IDI: Isoman harus konsultasi dokter.
Begitu judul berita di koran pagi ini. Prof Menaldi Rasmin prihatin karena banyak warga isoman yang meninggal. Ada pula isoman yang kondisinya memburuk. Lalu meninggal dalam perjalanan ke rumah sakit.
Karena itu, IDI mengingatkan bahwa isoman tidak bisa dilakukan tanpa konsultasi dokter atau tenaga kesehatan (nakes). Bisa makin runyam situasi pageblug di Indonesia.
Pagi tadi, saya baca di Antara ada isoman meninggal di rumahnya di Jember. Almarhum mantan anggota DPRD Jember. Ia isoman karena rumah sakit penuh.
Mengapa begitu banyak korban serangan covid isolasi mandiri? Tanpa konsultasi dokter? Cari obat sendiri-sendiri? Berburu oksigen ke mana-mana?

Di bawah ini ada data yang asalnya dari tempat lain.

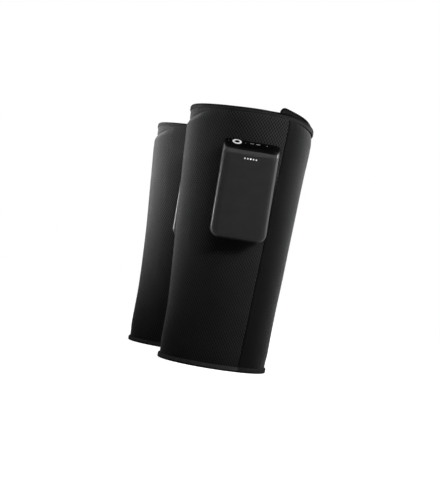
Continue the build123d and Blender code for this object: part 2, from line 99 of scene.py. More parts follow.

IDI mestinya sudah tahu. BOR rumah sakit sudah lama di atas 95 persen. Bahkan di atas 100 persen. Dokter dan tenaga kesehatan angkat tangan. Tenaga medis bertumbangan.
Maka, warga yang merasakan gejala covid ditolak di rumah sakit. Jangankan dokter, perawat pun kewalahan. Sang calon pasien pun pulang ke rumahnya. Isoman: isolasi mandiri.
IDI bilang isoman harus konsultasi dokter. Bagus. Tapi berapa sih jumlah dokter di Indonesia? Di NTT, misalnya, banyak kecamatan yang tidak punya dokter. Puskesmas-puskesmas tak ada dokternya.
Lalu, mau konsultasi ke dokter yang mana?
Situasi pandemi korona di Indonesia sedang gawat-gawatnya. Pemerintah kerja keras untuk memutus rantai covid tapi tidak mudah. PPKM darurat saat ini justru membuat banyak rakyat kecil kelimpungan karena tidak punya penghasilan.
''Pilih mana: mati karena korona atau mati kelaparan?'' ujar Yuk Madura, pemilik warkop di kawasan Gunung Anyar.
Yuk ini memilih taat prokes PPKM dengan tidak toron (mudik) ke Bangkalan untuk Idul Adha. Selamat hari raya kurban!